Rockset supports other Apache Kafka connectors like Confluent Kafka.

Confluent Kafka uses a different authentication method than MSK. Confluent Kafka uses the security_config object for authentication, while MSK uses the aws_role object for authentication. These fields are mutally exclusive. To create an MSK integration, you must set the aws_role field, and you cannot set the security_config field. Otherwise, the create integration request will fail.

Create a Collection

Follow the steps below to create a collection:

  1. Navigate to the Collections tab of the Rockset Console to create a collection from an Amazon MSK source.

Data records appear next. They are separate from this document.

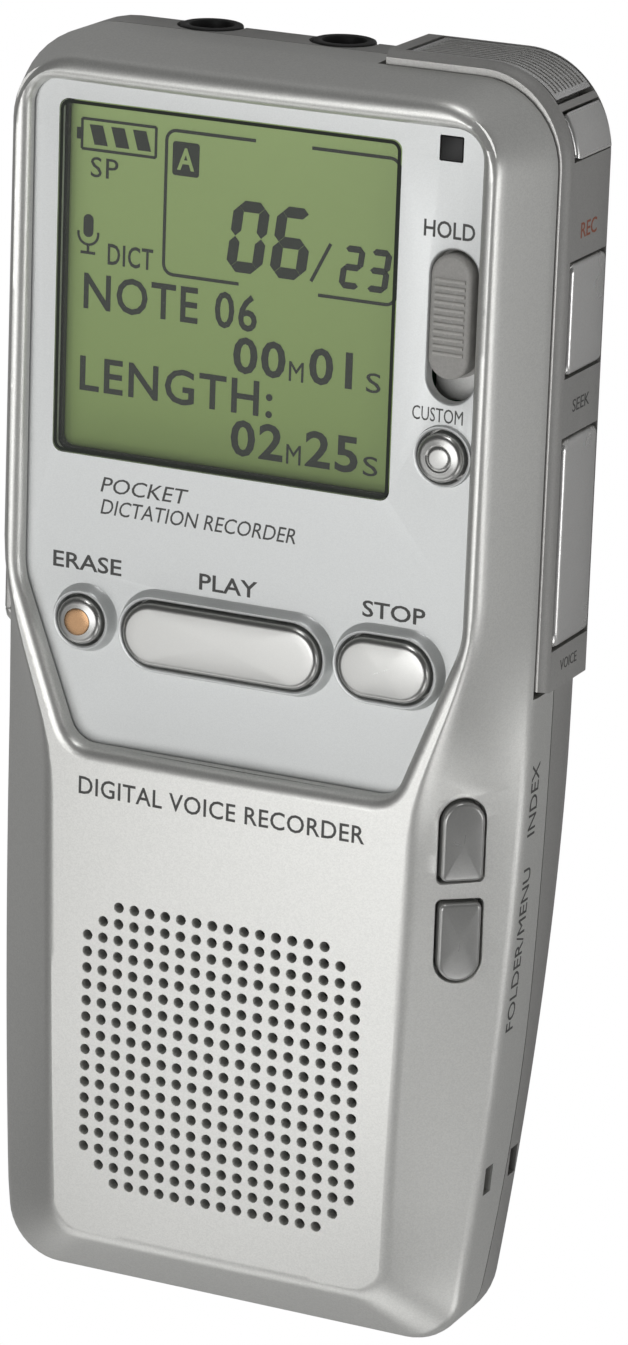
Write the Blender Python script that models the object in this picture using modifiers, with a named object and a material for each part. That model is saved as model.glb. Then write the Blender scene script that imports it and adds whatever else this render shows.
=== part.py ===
"""Hand-held digital dictation recorder, lying on its back: +X is its right side, +Y its top end and +Z its front."""

import math

import bmesh
import bpy
from mathutils import Euler, Matrix, Vector

# Driving dimensions, in millimetres. Design coordinates have x = 0 on the centre line, y = 0 at the bottom
# end and z = 0 on the front face of the control panel. place() turns them into world metres.
MM = 0.001
BODY_TOP = 111.4
BUMP_HEIGHT = 1.0
BACK_DEPTH = 16.7
MID_Y = (BODY_TOP + BUMP_HEIGHT) / 2
HALF_WIDTH = 25.1
TAPER_START = 62.0
WALL = 1.2
GAP = 0.25
TOP_RADIUS = 7.3
BOTTOM_RADIUS = 4.6

CROWN = 2.45
PANEL_THICKNESS = 1.1
BOARD_TOP = -3.6
BOARD_THICKNESS = 0.8
KEY_TOP = 1.8

WINDOW = (-18.6, 75.5, 13.3, 106.4)
PLAY = (-1.4, 61.0, 18.6, 5.6)
STOP = (13.9, 61.3, 8.5, 5.3)
ERASE = (-14.9, 61.2, 4.2, 4.2)
CUSTOM = (18.05, 80.2, 4.2, 4.2)
HOLD_SLOT = (18.35, 91.25, 4.3, 13.0)
HOLD_CAP_LENGTH = 10.6

SPEAKER_Y = 23.3
SPEAKER_RADIUS = 13.6

BEVEL_KEY_X = 20.85
BEVEL_KEY_Z = -1.05
BEVEL_TILT = math.radians(39.6)
INDEX_Y = 46.7
MENU_Y = 37.7

SIDE_OUT = 0.55
SIDE_KEY_OUT = 0.9
SIDE_LOW = -15.4
SIDE_HIGH = -5.5
SIDE_END_Y = 59.0
BUMP_START_X = 8.6
KEY_LOW = -14.7
KEY_HIGH = -7.4
RECORD_Y = (86.5, 96.0)
SEEK_Y = (62.8, 80.9)
NEW_ANGLE = (6.0, 34.0)
GRILLE_ANGLE = 42.0
CORNER = (HALF_WIDTH - TOP_RADIUS, BODY_TOP - TOP_RADIUS)

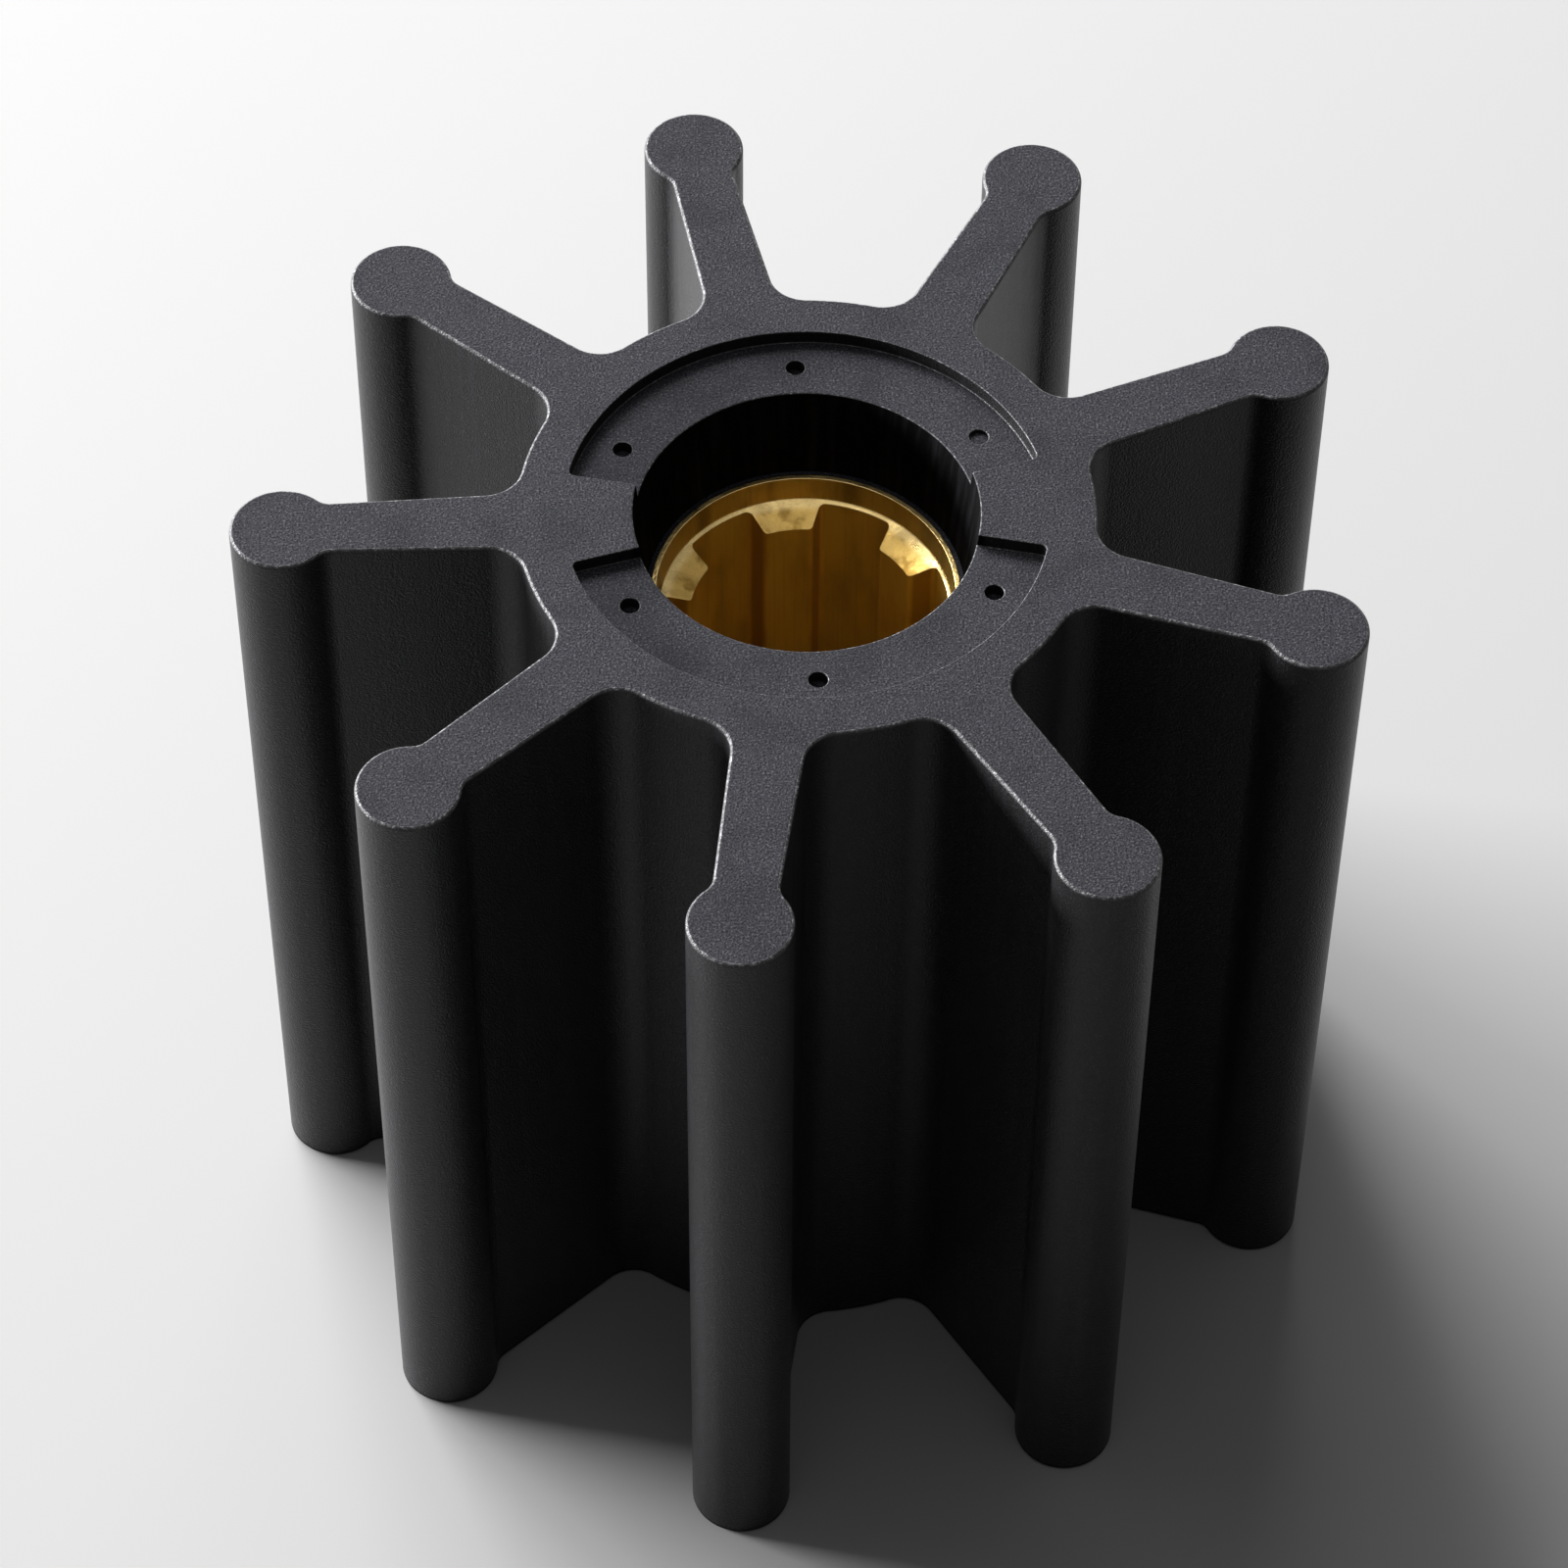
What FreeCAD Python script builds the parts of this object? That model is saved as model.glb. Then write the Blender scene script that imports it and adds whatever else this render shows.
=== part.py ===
import FreeCAD, Part
import math
import os

# Flexible impeller of a raw-water pump, standing on one end.
# One moulded rubber body with nine bulb-tipped vanes is bonded to a splined brass insert.
# The origin is on the shaft axis in the plane of the lower end face, and the units are millimetres.
# One vane points along -X, and the bridges across the end recesses lie on the X axis.

# Rubber body: hub and vanes
body_height = 83.0
hub_radius = 24.0
vane_count = 9
first_vane_angle = 180.0
bulb_radius = 4.3
bulb_circle_radius = 43.2
web_root_thickness = 6.1
web_tip_thickness = 5.2
root_fillet_radius = 3.2
neck_fillet_radius = 1.7
end_edge_chamfer = 0.3

# Rubber body: recess in each end face, split by two raised bridges
recess_radius = 20.1
recess_depth = 1.3
bridge_angle = 28.0
recess_corner_round = 0.5

# Rubber body: blind pin pits in each recess floor
pit_count = 6
pit_circle_radius = 17.2
pit_radius = 0.8
pit_depth = 1.1
worn_pit_depth = 0.4
worn_pit_number = 0

# Rubber body: tapered mouths that lead down to the insert
mouth_radius = 14.35
mouth_depth = 10.1
lip_width = 0.35

# Brass insert: outside
spigot_radius = 13.0
spigot_length = 3.0
barrel_radius = 15.0
flute_count = 8
flute_radius = 1.2

# Brass insert: counterbore and lead-in at each end
rim_width = 0.5
counterbore_depth = 2.4
counterbore_taper = 0.12
lead_in_angle = 20.0

# Brass insert: internal spline
tooth_count = 6
tooth_phase = 95.4
groove_radius = 12.0
tooth_tip_radius = 9.7
tooth_root_width = 6.1
tooth_tip_width = 4.0
groove_corner_round = 0.5
tooth_corner_round = 0.3

# How far a cutting tool runs past the face that it cuts
overrun = 1.0

AXIS = FreeCAD.Vector(0, 0, 1)
ORIGIN = FreeCAD.Vector(0, 0, 0)

vane_pitch = 360.0 / vane_count
insert_length = body_height - 2 * mouth_depth
seat_radius = spigot_radius + lip_width


def polar(radius, angle, z=0.0):
    """A point at a radius and an angle in degrees about the shaft axis."""
    turn = math.radians(angle)
    return FreeCAD.Vector(radius * math.cos(turn), radius * math.sin(turn), z)


def turned(point, angle):
    """A point turned about the shaft axis by an angle in degrees."""
    return FreeCAD.Rotation(AXIS, angle).multVec(point)


def arc(start, middle, end):
    """A circular edge through three points."""
    return Part.Arc(start, middle, end).toShape()


def line(start, end):
    """A straight edge between two points."""
    return Part.LineSegment(start, end).toShape()


def prism(edges, z, height):
    """A solid of constant outline from z upwards."""
    outline = Part.Wire(Part.__sortEdges__(edges))
    outline.translate(AXIS * z)
    return Part.Face(outline).extrude(AXIS * height)


def turned_solid(points):
    """A solid of revolution about the shaft axis from (radius, z) points."""
    corners = [FreeCAD.Vector(radius, 0, z) for radius, z in points]
    profile = Part.makePolygon(corners + corners[:1])
    return Part.Face(profile).revolve(ORIGIN, AXIS, 360)


def upright_edges(solid, radius):
    """The vertical edges of a prism that stand at one radius."""
    found = []
    for edge in solid.Edges:
        ends = [vertex.Point for vertex in edge.Vertexes]
        if len(ends) != 2:
            continue
        upright = math.hypot(ends[0].x - ends[1].x, ends[0].y - ends[1].y) < 1e-6
        if upright and abs(math.hypot(ends[0].x, ends[0].y) - radius) < 1e-4:
            found.append(edge)
    return found


def at_both_ends(tool):
    """A tool for the upper end with its mirror image at the lower end."""
    middle = FreeCAD.Vector(0, 0, body_height / 2)
    return [tool, tool.mirror(middle, AXIS)]


def web_half_width(x):
    """Half the thickness of a vane's web at a distance x from the shaft axis."""
    share = (x - hub_radius) / (bulb_circle_radius - hub_radius)
    return (web_root_thickness + (web_tip_thickness - web_root_thickness) * share) / 2


def flank_normal():
    """The outward normal of a web's upper flank, for a vane that points along +X."""
    rise = web_half_width(1.0) - web_half_width(0.0)
    return FreeCAD.Vector(-rise, 1.0, 0.0).normalize()


def flank_blend(centre_x, circle_radius, blend_radius, side):
    """Where a fillet meets a web's flank and a circle centred on the vane.

    The circle is the hub, with side 1, or the bulb, with side -1. The points returned are
    those on the circle, in the middle of the fillet and on the flank.
    """
    normal = flank_normal()
    slope = -normal.x / normal.y
    lift = web_half_width(0.0) + blend_radius / normal.y
    reach = circle_radius + blend_radius
    square = 1 + slope ** 2
    half_linear = slope * lift - centre_x
    constant = lift ** 2 + centre_x ** 2 - reach ** 2
    x = (-half_linear + side * math.sqrt(half_linear ** 2 - square * constant)) / square
    centre = FreeCAD.Vector(x, lift + slope * x, 0)
    circle_centre = FreeCAD.Vector(centre_x, 0, 0)
    on_circle = centre + (circle_centre - centre).normalize() * blend_radius
    on_flank = centre - normal * blend_radius
    between = ((on_circle - centre) + (on_flank - centre)).normalize() * blend_radius
    return on_circle, centre + between, on_flank


def vane_edges(angle):
    """The outline of one vane, from hub circle to hub circle, and the hub arc after it."""
    root = flank_blend(0.0, hub_radius, root_fillet_radius, 1)
    neck = flank_blend(bulb_circle_radius, bulb_radius, neck_fillet_radius, -1)
    tip = FreeCAD.Vector(bulb_circle_radius + bulb_radius, 0, 0)

    def place(point, mirrored):
        """A point of the vane's upper flank, or its mirror image, at the vane's angle."""
        return turned(FreeCAD.Vector(point.x, -point.y if mirrored else point.y, 0), angle)

    edges = []
    for mirrored in (True, False):
        edges.append(arc(*[place(point, mirrored) for point in root]))
        edges.append(line(place(root[2], mirrored), place(neck[2], mirrored)))
        edges.append(arc(*[place(point, mirrored) for point in neck]))
    edges.append(arc(place(neck[0], True), place(tip, False), place(neck[0], False)))
    hub_middle = polar(hub_radius, angle + vane_pitch / 2)
    next_root = turned(place(root[0], True), vane_pitch)
    edges.append(arc(place(root[0], False), hub_middle, next_root))
    return edges


def star_body():
    """The hub and its vanes as one prism with eased rims."""
    edges = []
    for number in range(vane_count):
        edges += vane_edges(first_vane_angle + number * vane_pitch)
    star = prism(edges, 0, body_height)
    rims = [edge for edge in star.Edges if edge.BoundBox.ZLength < 1e-6]
    return star.makeChamfer(end_edge_chamfer, rims)


def mouth():
    """The tapered opening from the upper end face down to the insert."""
    floor = body_height - mouth_depth
    slope = (mouth_radius - seat_radius) / mouth_depth
    return turned_solid([
        (0, floor),
        (seat_radius, floor),
        (mouth_radius + slope * overrun, body_height + overrun),
        (0, body_height + overrun),
    ])


def recess_pocket(middle_angle):
    """One arc-shaped pocket of the upper end face, between the two bridges."""
    half = (180.0 - bridge_angle) / 2
    inner = seat_radius
    start, end = middle_angle - half, middle_angle + half
    edges = [
        arc(polar(recess_radius, start), polar(recess_radius, middle_angle), polar(recess_radius, end)),
        line(polar(recess_radius, end), polar(inner, end)),
        arc(polar(inner, end), polar(inner, middle_angle), polar(inner, start)),
        line(polar(inner, start), polar(recess_radius, start)),
    ]
    pocket = prism(edges, body_height - recess_depth, recess_depth + overrun)
    return pocket.makeFillet(recess_corner_round, upright_edges(pocket, recess_radius))


def pin_pit(number):
    """One blind pit in the floor of the upper recess."""
    depth = worn_pit_depth if number == worn_pit_number else pit_depth
    floor = body_height - recess_depth
    angle = (number + 0.5) * 360.0 / pit_count
    return Part.makeCylinder(pit_radius, depth + overrun, polar(pit_circle_radius, angle, floor - depth))


def insert_blank():
    """The outside of the insert: a fluted barrel with a plain spigot at each end."""
    low = mouth_depth
    high = mouth_depth + insert_length
    blank = turned_solid([
        (0, low),
        (spigot_radius, low),
        (spigot_radius, low + spigot_length),
        (barrel_radius, low + spigot_length),
        (barrel_radius, high - spigot_length),
        (spigot_radius, high - spigot_length),
        (spigot_radius, high),
        (0, high),
    ])
    flutes = []
    for number in range(flute_count):
        foot = polar(barrel_radius, number * 360.0 / flute_count, low + spigot_length - overrun)
        flute_length = insert_length - 2 * spigot_length + 2 * overrun
        flutes.append(Part.makeCylinder(flute_radius, flute_length, foot))
    return blank.cut(flutes)


def spline_void():
    """The space inside the spline: grooves between teeth that narrow towards their tips."""
    root_half = math.degrees(math.asin(tooth_root_width / 2 / groove_radius))
    tip_half = math.degrees(math.asin(tooth_tip_width / 2 / tooth_tip_radius))
    pitch = 360.0 / tooth_count
    edges = []
    for number in range(tooth_count):
        angle = tooth_phase + number * pitch
        tip_start = polar(tooth_tip_radius, angle - tip_half)
        tip_end = polar(tooth_tip_radius, angle + tip_half)
        root_end = polar(groove_radius, angle + root_half)
        next_root = polar(groove_radius, angle + pitch - root_half)
        next_tip = polar(tooth_tip_radius, angle + pitch - tip_half)
        edges.append(arc(tip_start, polar(tooth_tip_radius, angle), tip_end))
        edges.append(line(tip_end, root_end))
        edges.append(arc(root_end, polar(groove_radius, angle + pitch / 2), next_root))
        edges.append(line(next_root, next_tip))
    void = prism(edges, mouth_depth - overrun, insert_length + 2 * overrun)
    void = void.makeFillet(groove_corner_round, upright_edges(void, groove_radius))
    return void.makeFillet(tooth_corner_round, upright_edges(void, tooth_tip_radius))


def counterbore():
    """The counterbore and the coned lead-in at the insert's upper end."""
    top = mouth_depth + insert_length
    top_radius = spigot_radius - rim_width
    floor_radius = top_radius - counterbore_taper
    floor = top - counterbore_depth
    return turned_solid([
        (0, floor - floor_radius * math.tan(math.radians(lead_in_angle))),
        (floor_radius, floor),
        (top_radius, top),
        (top_radius, top + overrun),
        (0, top + overrun),
    ])


def rubber_body():
    """The moulded rubber body, open along the shaft axis where the insert sits."""
    tools = at_both_ends(mouth())
    tools += at_both_ends(recess_pocket(90.0))
    tools += at_both_ends(recess_pocket(270.0))
    for number in range(pit_count):
        tools += at_both_ends(pin_pit(number))
    tools.append(insert_blank())
    return star_body().cut(tools)


def splined_insert():
    """The brass insert that the shaft drives."""
    return insert_blank().cut([spline_void()] + at_both_ends(counterbore()))


def main():
    """Build each piece and write it to its own file."""
    os.makedirs("parts", exist_ok=True)
    pieces = {"rubber_body": rubber_body(), "splined_insert": splined_insert()}
    for name, shape in pieces.items():
        solid = shape.Solids[0]
        solid.exportStep(os.path.join("parts", name + ".step"))
        print(name, "valid", solid.isValid(), "solids", len(shape.Solids), "volume", round(solid.Volume, 1))


main()
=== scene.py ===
"""A flexible pump impeller on a plain pale floor: a moulded rubber body on a splined brass insert."""
import logging
import math
from dataclasses import dataclass, field
from enum import Enum
from typing import Callable, Optional, Union

import bmesh
import bpy
from mathutils import Matrix, Vector
from mathutils.geometry import intersect_line_sphere_2d


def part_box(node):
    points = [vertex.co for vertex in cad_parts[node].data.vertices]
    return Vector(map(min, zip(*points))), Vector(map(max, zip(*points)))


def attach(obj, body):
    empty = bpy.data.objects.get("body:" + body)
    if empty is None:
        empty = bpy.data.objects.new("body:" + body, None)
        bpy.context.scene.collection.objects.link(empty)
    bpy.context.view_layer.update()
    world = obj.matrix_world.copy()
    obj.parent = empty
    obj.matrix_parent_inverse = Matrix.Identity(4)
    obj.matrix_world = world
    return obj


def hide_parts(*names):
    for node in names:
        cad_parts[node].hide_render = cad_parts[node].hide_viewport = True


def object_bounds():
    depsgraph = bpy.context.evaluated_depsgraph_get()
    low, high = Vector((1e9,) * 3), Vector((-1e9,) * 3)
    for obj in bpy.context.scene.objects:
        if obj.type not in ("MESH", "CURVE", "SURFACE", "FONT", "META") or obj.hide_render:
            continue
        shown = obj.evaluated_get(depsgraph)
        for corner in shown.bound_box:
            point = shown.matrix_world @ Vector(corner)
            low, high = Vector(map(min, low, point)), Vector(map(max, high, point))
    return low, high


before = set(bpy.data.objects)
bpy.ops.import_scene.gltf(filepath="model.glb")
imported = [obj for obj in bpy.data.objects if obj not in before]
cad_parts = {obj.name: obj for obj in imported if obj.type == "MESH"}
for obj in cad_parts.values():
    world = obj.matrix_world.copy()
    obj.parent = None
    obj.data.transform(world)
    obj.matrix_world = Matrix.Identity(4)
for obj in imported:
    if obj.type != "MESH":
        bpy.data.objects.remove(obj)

log = logging.getLogger("impeller")

UP = Vector((0, 0, 1))
CENTRE = Vector((0, 0, 0))
FULL_TURN = 2 * math.pi

# One millimetre in metres. Forms are made in millimetres, and finished pieces are in metres.
MM = 0.001

# Lengths in millimetres: vertices nearer than WELD are one vertex, an edge shorter than SLIVER is
# collapsed before a rounding, and the floor lies FLOOR_GAP below the object.
WELD = 0.001
SLIVER = 0.03
FLOOR_GAP = 0.01

# The least turn between two faces at a corner, in degrees
LEAST_CORNER = 25.0

Colour = tuple[float, float, float]
Number = Union[float, "Field"]
Paint = Union[Colour, bpy.types.NodeSocket]
Vert = bmesh.types.BMVert
Edge = bmesh.types.BMEdge


class Slot(Enum):
    """The record's material slots."""

    RUBBER = "rubber"
    BRASS = "brass"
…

  2. Add a source which maps to a single Kafka topic. The required inputs are:

  • Topic name
  • Starting offset
  1. Specify the Starting Offset. This will determine where in the topic Rockset will begin ingesting data from. This can be either the earliest offset or the latest offset of the topic.
  • Earliest: The collection will contain all of the data starting from the beginning of the topic. Choose this option if you require all of the existing data in the Kafka topic.
  • Latest: The collection will contain data starting from the end of the topic, which means Rockset will only ingest records arriving after the collection is created. Choose this option to avoid extra data ingestion costs if earlier data is not necessary for your use case.
  1. Specify the Format of messages in the Kafka topic. Currently, Rockset supports processing JSON and Avro message formats.

New Collection

After you create a collection backed by a Kafka topic, you should be able to see data flowing from your Kafka topic into the new collection. Rockset continuously ingests objects from your topic source and updates your collection automatically as new objects are added.

Limitations

  • AVRO is not yet supported as a data format with MSK.